• [PROBLEM TO WORK ON] Reproduce only the lines that run from the line with "Keep writing the Blender" to the last line of the material, both ends included, exactly as they appear.

— Start DATA PROVIDED —

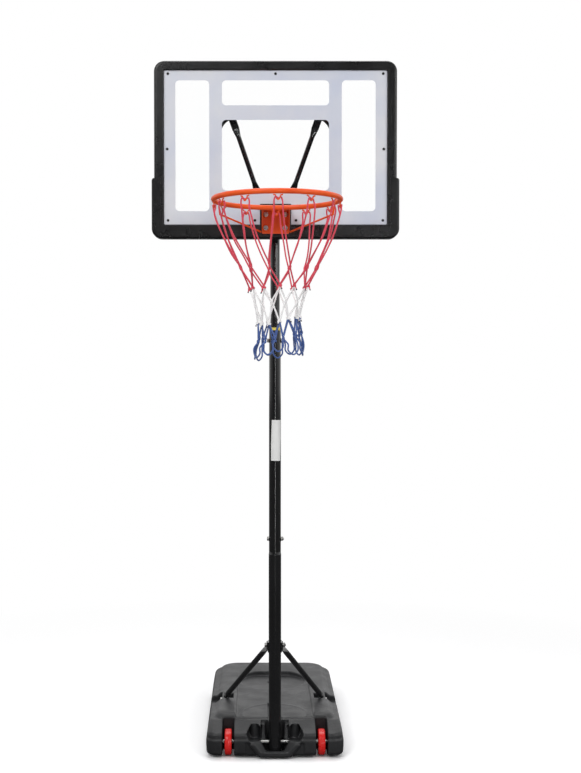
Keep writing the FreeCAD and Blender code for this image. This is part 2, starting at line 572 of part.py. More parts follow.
def rear_bar():
    """A tube bent to an upside-down U: its feet stand in the frame and it crosses behind the panel."""
    foot, r = BACK_FOOT - BAR_SOCKET + 1.0, BAR_BEND
    turn = r * (1 - math.sqrt(0.5))
    corner_x, corner_z = BAR_X - r, BAR_Z - r
    marks = [(-BAR_X, foot), (-BAR_X, corner_z), (-BAR_X + turn, BAR_Z - turn), (-corner_x, BAR_Z),
             (corner_x, BAR_Z), (BAR_X - turn, BAR_Z - turn), (BAR_X, corner_z), (BAR_X, foot)]
    p = [V(x, BAR_Y, z) for x, z in marks]
    path = Part.Wire([Part.makeLine(p[0], p[1]), Part.Arc(p[1], p[2], p[3]).toShape(), Part.makeLine(p[3], p[4]),
                      Part.Arc(p[4], p[5], p[6]).toShape(), Part.makeLine(p[6], p[7])])
    skins = [path.makePipeShell([Part.Wire(Part.Circle(p[0], Z, radius).toShape())], True, True)
             for radius in (BAR_R, BAR_R - 1.5)]
    body = skins[0].cut(skins[1])
    for side in (-1, 1):
        body = body.cut(rod(V(side * ARM_TOP.x, BAR_Y, BAR_Z), V(side * ARM_TOP.x, 0, BAR_Z), BOLT_R + LOOSE))
    return body


SCREWS = ([(s * 352.5, z) for s in (-1, 1) for z in (2278.5, 1800.0)] + [(s * 355.0, 2033.0) for s in (-1, 1)]
          + [(0.0, 2278.5), (-67.5, 1800.0), (67.5, 1800.0)])


def panel_blank(y0, y1):
    slab = upright(OPEN_HALF_W + PANEL_MARGIN, OPEN_FOOT - PANEL_MARGIN, OPEN_TOP + PANEL_MARGIN, 5, y0, y1)
    slab = slab.cut(box(-PAD_HALF_W - 0.5, PAD_HALF_W + 0.5, y0 - 1, y1 + 1, 0, PAD_TOP + 0.5))
    for x, z in SCREWS:
        slab = slab.cut(rod(V(x, y0 - 1, z), V(x, y1 + 1, z), 2.4))
    return slab


def backboard_panel():
    """The clear sheet."""
    y0 = BOARD_FRONT + PANEL_INSET
    return panel_blank(y0, y0 + PANEL_T)


def backboard_print():
    """The pale film on the sheet's face, with four clear windows that mark the target square."""
    y1 = BOARD_FRONT + PANEL_INSET
    film = panel_blank(y1 - PRINT_T, y1)
    x0, x1, z0, z1 = SIDE_WINDOW
    for spec in (SIDE_WINDOW, (-x1, -x0, z0, z1), HIGH_WINDOW, MAIN_WINDOW):
        film = film.cut(window(spec, y1 - 5, y1 + 5))
    return film


def panel_screws():
    """Black self-tapping screws with low round heads."""
    seat = BOARD_FRONT + PANEL_INSET - PRINT_T
    screws = []
    for x, z in SCREWS:
        head = Part.makeCylinder(4.4, 2.2, V(x, seat - 2.2, z), Y)
        head = head.makeFillet(1.4, [e for e in head.Edges if e.BoundBox.YMax < seat - 2.1])
        slot = box(x - 2.6, x + 2.6, seat - 3, seat - 1.3, z - 0.5, z + 0.5)
        cross = box(x - 0.5, x + 0.5, seat - 3, seat - 1.3, z - 2.6, z + 2.6)
        shank = Part.makeCylinder(2.0, 17, V(x, seat, z), Y)
        screws.append(fuse([head, shank]).cut(slot).cut(cross))
    return Part.makeCompound(screws)


def edge_guard():
    """The U-shaped bumper clipped over the board's lower edge and corners."""
    w, y0, y1 = GUARD_WALL, BOARD_FRONT - 2.5, BOARD_BACK + 2.5
    out_w, low = GUARD_HALF_W, BOARD_FOOT
    bead = 26.0
    outer = upright(out_w, low, GUARD_TOP + 40, 33, y0, y1)
    outer = outer.makeFillet(7, edges_at(outer, y0))
    outer = outer.makeFillet(3, edges_at(outer, y1))
    outer = outer.cut(box(-500, 500, -200, 0, GUARD_TOP, 2500))
    core = upright(BOARD_HALF_W + 0.3, BOARD_FOOT + 3.6, 2400, 34.3, BOARD_FRONT - 0.2, BOARD_BACK + 0.2)
    mouth = upright(out_w - w - bead, low + 22, 2400, 14, y0 - 9, y1 + 9)
    plate_gap = box(-PLATE_HALF_W - 9, PLATE_HALF_W + 9, y0 - 1, BOARD_FRONT - 0.1, PLATE_FOOT - 2, low + 40)
    body = outer.cut(core).cut(mouth).cut(plate_gap)
    corner = box(out_w - 12, out_w + 9, -200, 0, GUARD_TOP - 12, GUARD_TOP + 9)
    corner = corner.cut(Part.makeCylinder(9, 220, V(out_w - 9, -210, GUARD_TOP - 9), Y)).cut(
        box(0, out_w - 9, -300, 9, 0, 2500)).cut(box(0, 900, -300, 9, 0, GUARD_TOP - 9))
    return body.cut(corner).cut(mirrored(corner))


# ---- rim, bracket and net ----
def rim_plate():
    """The rim's bracket: a plate on the board, folded side lips, and a shelf out to the ring."""
    y1 = BOARD_FRONT - SEAT
    y0 = y1 - PLATE_T
    top = RIM_Z + 4
    face = box(-PLATE_HALF_W, PLATE_HALF_W, y0, y1, PLATE_FOOT, top)
    face = face.makeFillet(5, [e for e in face.Edges if e.Length < PLATE_T + 0.1 and e.BoundBox.ZMax < top - 1])
    ring_back = RIM_Y + RIM_R
    shelf = box(-PLATE_HALF_W, PLATE_HALF_W, ring_back - 4, y0, top - PLATE_T, top)
    shelf = shelf.cut(Part.makeCylinder(RIM_R - 1, 60, V(0, RIM_Y, RIM_Z - 30)))
    lips = []
    for s in (-1, 1):
        x = s * PLATE_HALF_W
        tri = [V(x, y0, top), V(x, ring_back + 12, top), V(x, ring_back + 12, top - 9),
               V(x, y0 - 8, PLATE_FOOT + 5), V(x, y0, PLATE_FOOT + 5)]
        lips.append(Part.Face(Part.makePolygon(tri + tri[:1])).extrude(V(-s * 3, 0, 0)))
    body = fuse([face, shelf] + lips)
    body = body.cut(rim_ring())
    for s in (-1, 1):
        for z in RIM_BOLT_Z:
            body = body.cut(rod(V(s * RIM_BOLT_X, y0 - 9, z), V(s * RIM_BOLT_X, y1 + 9, z), BOLT_R + LOOSE))
    return body


def rim_ring():
    return Part.makeTorus(RIM_R, RIM_TUBE_R, V(0, RIM_Y, RIM_Z), Z)


def rim_braces():
    """Round bars from under the ring's sides back to the plate's lower corners."""
    a = math.radians(68)
    start = V(RIM_R * math.sin(a), RIM_Y + RIM_R * math.cos(a), RIM_Z - RIM_TUBE_R - 2.6)
    end = V(PLATE_HALF_W + 3.2, BOARD_FRONT - 4, PLATE_FOOT + 6)
    knee = V(start.x - 3, start.y + 6, 1793)
    return pair(bent_rod([start, knee, end], 3.0))


def net_hooks():
    """Small wire loops under the ring that the net hangs from, evenly spaced."""
    hooks = []
    low = RIM_Z - RIM_TUBE_R
    for k in range(HOOKS):
        a = 2 * math.pi * k / HOOKS
        across, out = V(math.cos(a), math.sin(a), 0), V(math.sin(a), -math.cos(a), 0)
        centre = V(0, RIM_Y, 0) + out * (RIM_R - 1)
        points = [centre + across * u + V(0, 0, low + v)
                  for u, v in ((-14, -2.1), (-8, -4), (-4, -14), (0, -17), (4, -14), (8, -4), (14, -2.1))]
        hooks.append(bent_rod(points, HOOK_WIRE_R))
    return Part.makeCompound(hooks)


def net():
    """The net's envelope: an open sleeve that narrows to a waist and flares a little at its foot."""
    profile = [(188, 1801), (181, 1760), (165, 1712), (146, 1668), (117, 1616), (96, 1576), (86, 1548),
               (74, 1500), (67, 1462), (66, 1430), (72, 1385), (76, 1352)]
    ring = [V(r, 0, z) for r, z in profile] + [V(r - 4, 0, z) for r, z in reversed(profile)]
    wire = Part.makePolygon(ring + ring[:1])
    sleeve = Part.Face(wire).revolve(V(0, 0, 0), Z, 360)
    sleeve.translate(V(0, RIM_Y, 0))
    return sleeve


def rim_bolts():
    seat = BOARD_FRONT - PLATE_T - 2 * SEAT
    return Part.makeCompound([bolt(V(s * RIM_BOLT_X, seat, z), Y * -1, 58) for s in (-1, 1) for z in RIM_BOLT_Z])


def rim_nuts():
    seat = BOARD_BACK + SEAT * 2 + 3.0 + SEAT
    return Part.makeCompound([nut(V(s * RIM_BOLT_X, seat, z), Y) for s in (-1, 1) for z in RIM_BOLT_Z])


def board_bracket():
    """A steel plate behind the rim, two cheeks that hold the pole, and a lug on each for an arm."""
    y0, t = BOARD_BACK + 2 * SEAT, 3.0
    plate = box(-52, 52, y0, y0 + t, BOARD_FOOT + 25, 1876)
    x0 = TOP_R + SEAT
    side = [V(x0, y0, 1784), V(x0, y0, 1872), V(x0, EAR_Y - 18, EAR_Z + EAR_R), V(x0, EAR_Y, EAR_Z + EAR_R),
            V(x0, EAR_Y, 1784)]
    cheek = Part.Face(Part.makePolygon(side + side[:1])).extrude(X * t)
    ear = box(x0, EAR_X, EAR_Y - t, EAR_Y, EAR_Z - EAR_R, EAR_Z + EAR_R)
    ear = ear.fuse(rod(V(EAR_X, EAR_Y - t, EAR_Z), V(EAR_X, EAR_Y, EAR_Z), EAR_R))
    cheek = fuse([cheek, ear])
    cheek = cheek.cut(rod(V(EAR_X, 0, EAR_Z), V(EAR_X, 60, EAR_Z), BOLT_R + LOOSE))
    body = fuse([plate, cheek, mirrored(cheek)])
    for z in BRACKET_BOLT_Z:
        body = body.cut(x_rod(-60, 60, 0, z, BOLT_R + LOOSE))
    for s in (-1, 1):
        for z in RIM_BOLT_Z:
            body = body.cut(rod(V(s * RIM_BOLT_X, y0 - 5, z), V(s * RIM_BOLT_X, y0 + 9, z), BOLT_R + LOOSE))
    return body


def arm(side):
    """A brace from the bracket's lug up to the bar across the board's back."""
    foot = V(EAR_X, EAR_Y + 2.0 + SEAT, EAR_Z)
    body = flat_end_tube(foot, 33.0, ARM_TOP, 46.0, Y, ARM_R, 24.0)
    return body if side > 0 else mirrored(body)


def arm_screws():
    """Screws from each arm's top tab into the bar."""
    seat = V(ARM_TOP.x, ARM_TOP.y + 2.0 + SEAT, ARM_TOP.z)
    return pair(bolt(seat, Y, 15))


def arm_bolts():
    seat = V(EAR_X, EAR_Y + 4.0 + 2 * SEAT, EAR_Z)
    return pair(bolt(seat, Y, 17))


def arm_nuts():
    return pair(nut(V(EAR_X, EAR_Y - 3.0 - SEAT, EAR_Z), Y * -1))


def bracket_bolts():
    return Part.makeCompound([cross_bolt(z, 0.0, TOP_R + 3 + SEAT) for z in BRACKET_BOLT_Z])


def bracket_nuts():
    return Part.makeCompound([cross_nut(z, 0.0, TOP_R + 3 + SEAT) for z in BRACKET_BOLT_Z])


def all_parts():
    yield "base_tank", base_tank()
    yield "filler_cap", filler_cap()
    yield "axle_rod", axle_rod()
    yield "axle_caps", axle_caps()
    yield "foot_spacers", foot_spacers()
    yield "wheel_left", wheel(-1)
    yield "wheel_right", wheel(1)
    yield "lower_pole", lower_pole()
    yield "foot_plug", foot_plug()
    yield "middle_pole", middle_pole()
    yield "top_pole", top_pole()
    yield "top_plug", top_plug()
    yield "height_collar", height_collar()
    yield "pole_label", pole_label()
    yield "pole_joint_bolt", cross_bolt(JOINT_BOLT_Z)
    yield "pole_joint_nut", cross_nut(JOINT_BOLT_Z)
    yield "height_bolt", cross_bolt(HEIGHT_BOLT_Z)
    yield "height_nut", cross_nut(HEIGHT_BOLT_Z)
    yield "strut_bracket", strut_bracket()
    yield "strut_left", strut(-1)
    yield "strut_right", strut(1)
    yield "strut_top_bolt", cross_bolt(STRUT_BOLT_Z, STRUT_BOLT_Y, STRUT_GRIP)
    yield "strut_top_nut", cross_nut(STRUT_BOLT_Z, STRUT_BOLT_Y, STRUT_GRIP)
    yield "strut_foot_bolts", pair(foot_bolt())
    yield "strut_foot_nuts", pair(foot_nut())
    yield "backboard_frame", backboard_frame()
    yield "backboard_panel", backboard_panel()
    yield "backboard_print", backboard_print()
    yield "panel_screws", panel_screws()
    yield "edge_guard", edge_guard()
    yield "rear_bar", rear_bar()
    yield "board_bracket", board_bracket()
    yield "rim_plate", rim_plate()
    yield "rim_ring", rim_ring()
    yield "rim_braces", rim_braces()
    yield "net_hooks", net_hooks()
    yield "net", net()
    yield "rim_bolts", rim_bolts()
    yield "rim_nuts", rim_nuts()
    yield "arm_left", arm(-1)
    yield "arm_right", arm(1)
    yield "arm_bolts", arm_bolts()
    yield "arm_nuts", arm_nuts()
    yield "bracket_bolts", bracket_bolts()
    yield "bracket_nuts", bracket_nuts()
    yield "arm_screws", arm_screws()


def main():
    os.makedirs(OUT, exist_ok=True)
    for name, shape in all_parts():
        solids = shape.Solids
        fine = bool(solids) and all(s.isValid() and s.Volume > 0 for s in solids)
        print(f"{name:18s} solids {len(solids):2d}  volume {shape.Volume / 1000:9.1f} cm3  {'ok' if fine else 'BAD'}")
        body = solids[0] if len(solids) == 1 else Part.makeCompound(solids)
        body.exportStep(os.path.join(OUT, f"{name}.step"))


main()
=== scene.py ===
"""Looks for the portable basketball hoop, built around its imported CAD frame.

Metres, +Z up, -Y to the player.
"""

import json
import math
import random

import bmesh
import bpy
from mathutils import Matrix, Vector


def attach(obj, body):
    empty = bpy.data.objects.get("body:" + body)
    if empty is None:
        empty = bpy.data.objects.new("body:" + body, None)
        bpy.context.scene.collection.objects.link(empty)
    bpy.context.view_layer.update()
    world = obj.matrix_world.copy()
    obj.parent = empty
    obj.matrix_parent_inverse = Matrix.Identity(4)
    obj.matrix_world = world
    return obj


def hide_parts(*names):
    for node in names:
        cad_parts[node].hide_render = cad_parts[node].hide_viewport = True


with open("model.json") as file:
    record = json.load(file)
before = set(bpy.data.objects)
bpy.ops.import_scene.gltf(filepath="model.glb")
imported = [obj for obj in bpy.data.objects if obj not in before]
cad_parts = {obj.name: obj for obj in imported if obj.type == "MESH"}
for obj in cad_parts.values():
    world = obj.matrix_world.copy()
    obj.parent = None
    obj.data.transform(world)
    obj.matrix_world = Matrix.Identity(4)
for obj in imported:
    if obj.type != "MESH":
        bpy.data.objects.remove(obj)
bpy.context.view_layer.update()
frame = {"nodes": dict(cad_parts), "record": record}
NODES = frame["nodes"]
rng = random.Random(7)

# ---- the net ----
RING_CENTRE = Vector((0.0, -0.384, 1.828))
HOOKS = 12
STEP = 2 * math.pi / HOOKS                      # from one hook to the next
CORD_R = 0.0025
HOOK_FOOT, HOOK_WIRE_R = 1.803, 0.002
LEAN, LEAN_DROP = 0.0065, 0.27                  # lean to the right, and the drop over which it builds up
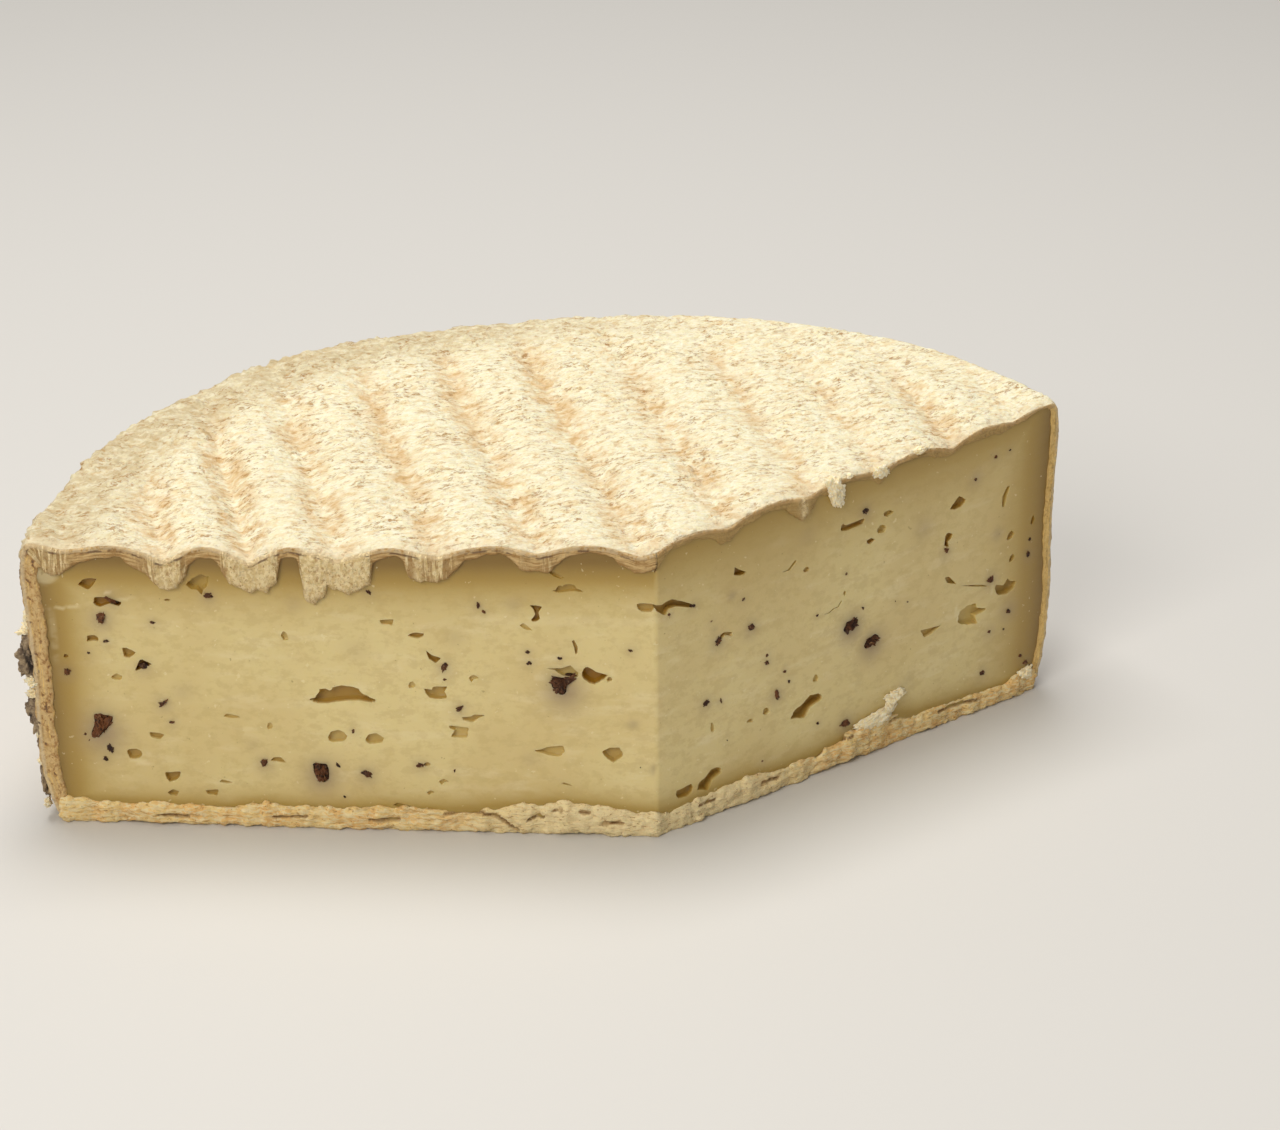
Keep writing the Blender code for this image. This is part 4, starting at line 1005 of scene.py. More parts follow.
def cut_eyes(paste):
    """Cuts the openings and the berries' pockets out of the paste."""
    cutters = bpy.data.collections.new("cutters")
    bpy.context.scene.collection.children.link(cutters)
    number = 0
    for cut, eyes in ((LEFT, LEFT_EYES), (RIGHT, RIGHT_EYES)):
        for eye in eyes:
            number += 1
            eye_mesh(cut, eye, number, cutters)
    for cut, berry, number in all_berries():
        points, faces, _ = berry_shape(cut, berry, number, BERRY_GAP, POCKET_FORM)
        pocket = make_object(f"pocket_{number}", points, faces)
        close_up(pocket)
        bpy.context.scene.collection.objects.unlink(pocket)
        cutters.objects.link(pocket)
    cutting = paste.modifiers.new("openings", "BOOLEAN")
    cutting.operation = "DIFFERENCE"
    cutting.operand_type = "COLLECTION"
    cutting.collection = cutters
    cutting.solver = "EXACT"
    bpy.context.view_layer.update()
    cut_mesh = bpy.data.meshes.new_from_object(paste.evaluated_get(bpy.context.evaluated_depsgraph_get()))
    paste.modifiers.clear()
    paste.data = cut_mesh
    for used in list(cutters.objects):
        bpy.data.objects.remove(used)
    bpy.data.collections.remove(cutters)
    paste.data.shade_smooth()
    paste.data.set_sharp_from_angle(angle=SHARP_ANGLE)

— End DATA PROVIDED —

• [ANSWER TO THE TASK]
Keep writing the Blender code for this image. This is part 4, starting at line 1005 of scene.py. More parts follow.
def cut_eyes(paste):
    """Cuts the openings and the berries' pockets out of the paste."""
    cutters = bpy.data.collections.new("cutters")
    bpy.context.scene.collection.children.link(cutters)
    number = 0
    for cut, eyes in ((LEFT, LEFT_EYES), (RIGHT, RIGHT_EYES)):
        for eye in eyes:
            number += 1
            eye_mesh(cut, eye, number, cutters)
    for cut, berry, number in all_berries():
        points, faces, _ = berry_shape(cut, berry, number, BERRY_GAP, POCKET_FORM)
        pocket = make_object(f"pocket_{number}", points, faces)
        close_up(pocket)
        bpy.context.scene.collection.objects.unlink(pocket)
        cutters.objects.link(pocket)
    cutting = paste.modifiers.new("openings", "BOOLEAN")
    cutting.operation = "DIFFERENCE"
    cutting.operand_type = "COLLECTION"
    cutting.collection = cutters
    cutting.solver = "EXACT"
    bpy.context.view_layer.update()
    cut_mesh = bpy.data.meshes.new_from_object(paste.evaluated_get(bpy.context.evaluated_depsgraph_get()))
    paste.modifiers.clear()
    paste.data = cut_mesh
    for used in list(cutters.objects):
        bpy.data.objects.remove(used)
    bpy.data.collections.remove(cutters)
    paste.data.shade_smooth()
    paste.data.set_sharp_from_angle(angle=SHARP_ANGLE)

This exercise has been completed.